The point: It isn't "bad," as I think many women are taught, to feel anger. The question is what to do with our anger.
Do we use it to discuss things with the object of our anger, with the goal of finding a commonly-acceptable solution and of repairing the relationship?
Or do we allow it to live inside of us and make us hateful toward the other person, often expressing the anger and now the hatred, in passive-aggressive ways?
That passage from Ephesians, then, commends taking ownership of our feelings and finding productive, healthy ways to deal with them. In other words, we don't allow our feelings to micromanage our psyches and lives, programming us.

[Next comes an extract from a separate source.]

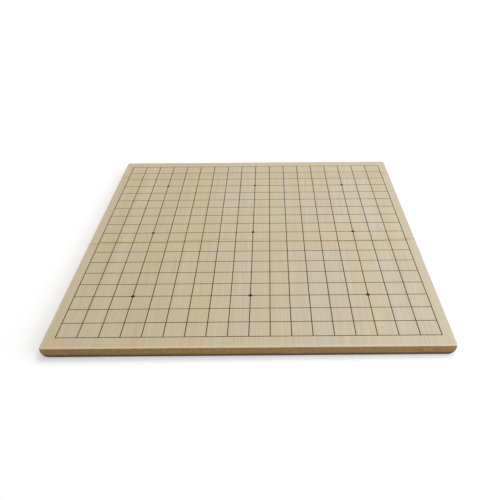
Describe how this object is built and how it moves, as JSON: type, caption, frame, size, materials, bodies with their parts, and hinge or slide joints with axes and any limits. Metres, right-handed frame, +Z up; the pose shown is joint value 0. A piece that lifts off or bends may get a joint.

The most hate-filled person I know is an angry passive-aggressive woman who, when confronted with how hurtful her words are, claims that she's being misunderstood and implies that people who think otherwise must either be having bad days or losing their minds, literally. (More passive-aggressiveness.) This woman may even believe it when she makes these claims. But her family will tell you that her approach is very destructive to her, to their family, and to everybody's health.
I think that the insights in this study are right on!
(Smith links the study to some recent dust-ups in the blogging world, none of which really interests me here. I'm interested in the study at a more global level.)